Posted by Vincent Deluca | May 12, 2020 | 0 Comments

Few things in life impact your finances as heavily as divorce, especially if you're ordered to pay alimony and child support, on top of dividing your marital properties. If you are already struggling under a mountain of debt, you may be stressed about the prospect of going destitute from these extra responsibilities. While researching legal options, you may have come across the concept of filing for bankruptcy in the middle of a divorce. After all, there's no law prohibiting you from filing multiple legal actions at the same time. Plus, a bankruptcy filing is supposed to protect your assets, while discharging your debts. This seems like an ideal solution to your financial support dilemma, right?

Unfortunately, the US Bankruptcy Code specifically states that child support and alimony are not classified as dischargeable debts. Thus, if you have been ordered to pay child support and/or pendente lite alimony while your divorce is pending, a bankruptcy filing will not get you out of these responsibilities. In addition, the court will continue to hear, and make decisions on these issues regardless of where you are in your bankruptcy case. However, you may be able to request an automatic stay, or freeze on wage garnishments for back child support under a Chapter 7 or Chapter 13 bankruptcy. If you are filing Chapter 13, you will be allowed to propose a repayment plan for the child support arrears, just as you would for all your other debts. The court will also delay hearings for increases in support from previous spouses or partners until your bankruptcy case is resolved.
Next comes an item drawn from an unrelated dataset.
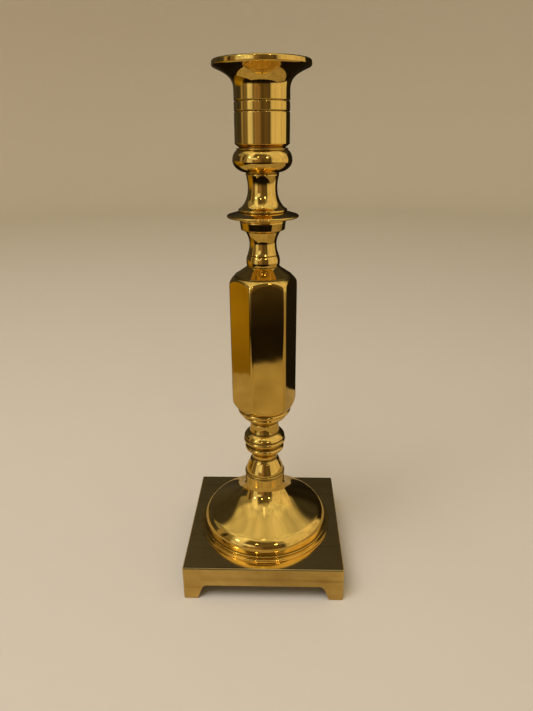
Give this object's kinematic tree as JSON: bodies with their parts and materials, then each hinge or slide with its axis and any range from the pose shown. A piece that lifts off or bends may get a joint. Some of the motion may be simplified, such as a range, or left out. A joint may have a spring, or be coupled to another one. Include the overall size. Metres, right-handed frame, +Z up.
{
  "type": "brass candlestick",
  "caption": "Tall brass candlestick with a six-sided column between turned knops, a bell foot on a square footed base and a socket for a taper candle.",
  "frame": {"origin": "on the table under the middle of the square base", "axes": "+Z up along the column to the candle socket; X and Y square to the base's sides, with -Y towards the side shown as the front"},
  "size_m": [0.088, 0.088, 0.27],
  "materials": {
    "polished_brass": "mirror-polished and lacquered, warm yellow",
    "satin_brass": "buffed to a satin with faint straight marks, lightly toned",
    "zinc_plated_steel": "bright zinc plate"
  },
  "bodies": {
    "root": {"base_plate": "satin_brass", "bell_foot": "polished_brass", "vase_collar": "polished_brass", "ball_knop": "polished_brass", "hex_column": "polished_brass", "column_neck": "polished_brass", "drip_disc": "polished_brass", "upper_neck": "polished_brass", "bulb_knop": "polished_brass", "candle_socket": "polished_brass", "tie_rod": "zinc_plated_steel", "base_washer": "zinc_plated_steel", "spring_washer": "zinc_plated_steel", "hex_nut": "zinc_plated_steel"}
  },
  "joints": []
}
As you can see, a bankruptcy isn't particularly helpful when it comes to domestic support obligations, but it does have a significant effect on your marital properties. When you file for bankruptcy, the court puts an automatic stay on all your properties. A court-appointed trustee will determine the ownership of each property and decide whether to take the entire property, or just your interest in in the property. If it is jointly owned, the trustee technically cannot take your spouse's interest, but the property may have to be liquidated in order to take your interest. This method, however, does not apply to retirement accounts, of which you are the sole owner, but your spouse retains a certain amount of interest based on the contributions made during the marriage. Until this process is resolved, the family courts must hold off on making decisions pertaining to equitable distribution.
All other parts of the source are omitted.